The EVM is also being extended with EOF (EVM Object Format) to allow more efficient bytecode compression and validation. The gas model will continue to be refined to match real-world computation costs while preventing abuse.
Conclusion: From Black Box to Open Book
We have journeyed from the high-level concept of a “world computer” down to the bare metal of stack operations, gas tables, and storage trie modifications. The Ethereum Virtual Machine is no longer a black box. It is a carefully engineered, deterministic stack machine where every opcode has a purpose and a price. Gas is not an arbitrary fee; it is the economic binding that aligns incentives, prevents infinite loops, and makes decentralized execution economically viable.

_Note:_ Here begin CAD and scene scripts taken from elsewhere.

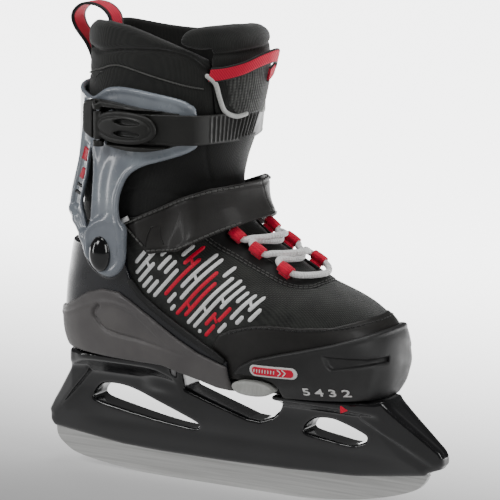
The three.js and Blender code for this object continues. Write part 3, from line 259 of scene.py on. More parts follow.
def along(table, v, column):
    """Smooth curve through a table's rows: value of a column at v."""
    keys, values = table[:, 0], table[:, column]
    v = np.clip(np.asarray(v, float), keys[0], keys[-1])
    last = len(keys) - 1
    before, after = np.maximum(np.arange(last + 1) - 1, 0), np.minimum(np.arange(last + 1) + 1, last)
    slope = (values[after] - values[before]) / (keys[after] - keys[before])
    i = np.clip(np.searchsorted(keys, v, side="right") - 1, 0, last - 1)
    h = keys[i + 1] - keys[i]
    t = (v - keys[i]) / h
    return ((2 * t**3 - 3 * t**2 + 1) * values[i] + (t**3 - 2 * t**2 + t) * h * slope[i]
            + (3 * t**2 - 2 * t**3) * values[i + 1] + (t**3 - t**2) * h * slope[i + 1])


def smooth_step(v, low, high):
    t = np.clip((v - low) / (high - low), 0, 1)
    return t * t * (3 - 2 * t)


def side_point(x, z, side, grow=0.0):
    """Point of the grown form's side at a station and height."""
    heel, toe = along(SECTIONS, z, 1), along(SECTIONS, z, 2)
    middle, half = (heel + toe) / 2, (toe - heel) / 2
    u = np.clip((x - middle) / (half + grow), -0.9999, 0.9999)
    n = np.where(u < 0, along(SECTIONS, z, 4), along(SECTIONS, z, 5))
    x0 = middle + half * u
    reach = (along(WIDTHS, x0, 1) * along(SECTIONS, z, 3) + grow) * (1 - np.abs(u) ** n) ** (1 / n)
    return np.array([x, along(WIDTHS, x0, 2) + side * reach, z], float)


def front_point(y, z, grow=0.0, rear=False):
    """Point of the grown form's front (or rear) at a distance from the middle and a height."""
    heel, toe = along(SECTIONS, z, 1), along(SECTIONS, z, 2)
    middle, half = (heel + toe) / 2, (toe - heel) / 2
    n = along(SECTIONS, z, 4 if rear else 5)
    sign = -1 if rear else 1
    x0 = heel if rear else toe
    for _ in range(12):
        width = along(WIDTHS, x0, 1) * along(SECTIONS, z, 3) + grow
        v = min(0.995, abs(y - along(WIDTHS, x0, 2)) / width)
        u = sign * (1 - v**n) ** (1 / n)
        x0 = middle + half * u
    return np.array([middle + (half + grow) * u, y, z], float)


def side_frame(x, z, side, grow=0.0):
    """Point, outward normal and forward direction of the form's side."""
    p = side_point(x, z, side, grow)
    dx = side_point(x + 0.5, z, side, grow) - side_point(x - 0.5, z, side, grow)
    dz = side_point(x, z + 0.5, side, grow) - side_point(x, z - 0.5, side, grow)
    normal = np.cross(dx, dz) * (-side)
    normal = normal / np.linalg.norm(normal)
    return p, (-normal if normal[1] * side < 0 else normal), dx / np.linalg.norm(dx)


def front_frame(y, z, grow=0.0):
    """Foot, up-slope, outward and across directions of the form's front."""
    foot = front_point(y, z, grow)
    up = front_point(y, z + 5, grow) - front_point(y, z - 5, grow)
    across = front_point(y + 1.5, z, grow) - front_point(y - 1.5, z, grow)
    up = up / np.linalg.norm(up)
    out = np.cross(up, across)
    out = out / np.linalg.norm(out)
    out = -out if out[0] < 0 else out
    return foot, up, out, np.cross(out, up)


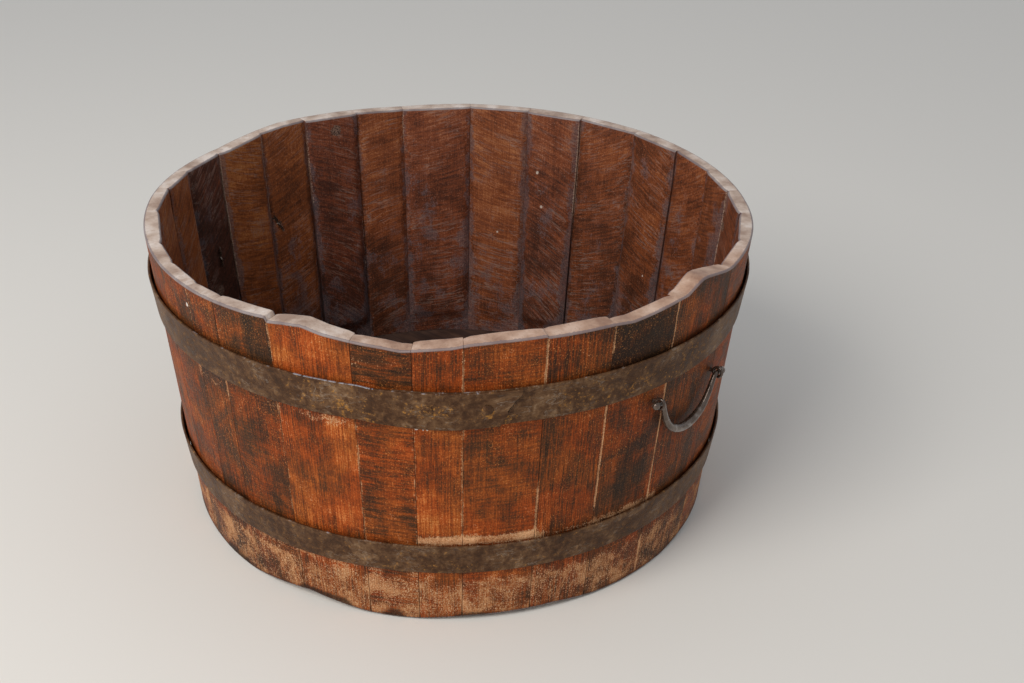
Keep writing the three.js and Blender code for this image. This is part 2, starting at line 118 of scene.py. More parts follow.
# %% Camera
STAND_AZIMUTH, STAND_DISTANCE, STAND_HEIGHT = -47.5, 1.341, 0.889  # degrees, and metres from the tub's axis
CAMERA_TURN, LOOK_DOWN, ROLL = 39.59, 28.61, 1.24  # degrees
SENSOR_WIDTH, LENS = 36, 47.5  # millimetres
camera = bpy.data.objects.new("camera", bpy.data.cameras.new("camera"))
camera.data.sensor_width, camera.data.lens = SENSOR_WIDTH, LENS
stand = math.radians(STAND_AZIMUTH)
camera.matrix_world = (
    Matrix.Translation((STAND_DISTANCE * math.cos(stand), STAND_DISTANCE * math.sin(stand), STAND_HEIGHT))
    @ Matrix.Rotation(math.radians(CAMERA_TURN), 4, "Z")
    @ Matrix.Rotation(math.radians(90 - LOOK_DOWN), 4, "X")
    @ Matrix.Rotation(math.radians(ROLL), 4, "Z")
)
scene = bpy.context.scene
scene.collection.objects.link(camera)
scene.camera = camera
print("camera at", [round(c, 3) for c in camera.matrix_world.translation])

# %% [markdown]
# Materials and Geometry Nodes are graphs of small nodes. This helper adds a node to a graph in one line: a
# value may be a number, a colour or the output of another node, which is then linked.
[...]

For developers, understanding EVM bytecode and gas is the difference between writing naive contracts that cost users a fortune and crafting efficient, secure, and trustless applications that scale. It allows you to read assembly output from the compiler, spot inefficiencies, and appreciate why some optimizations work. For users, it demystifies why gas prices spike and why certain transactions are cheaper than others.
The blockchain is not magic. It is a symphony of precise mathematical rules, executed by thousands of nodes in perfect harmony. At the heart of that symphony lies the EVM, ticking through instructions, one bytecode at a time, each step metered by the timeless dance of gas. Now you can hear its rhythm.
Note: This article assumes knowledge of basic blockchain concepts. Gas costs referenced are from the London/EIP-1559 era. Always check the latest Ethereum specification for current costs. The EVM is a living standard; upgrade with the chain.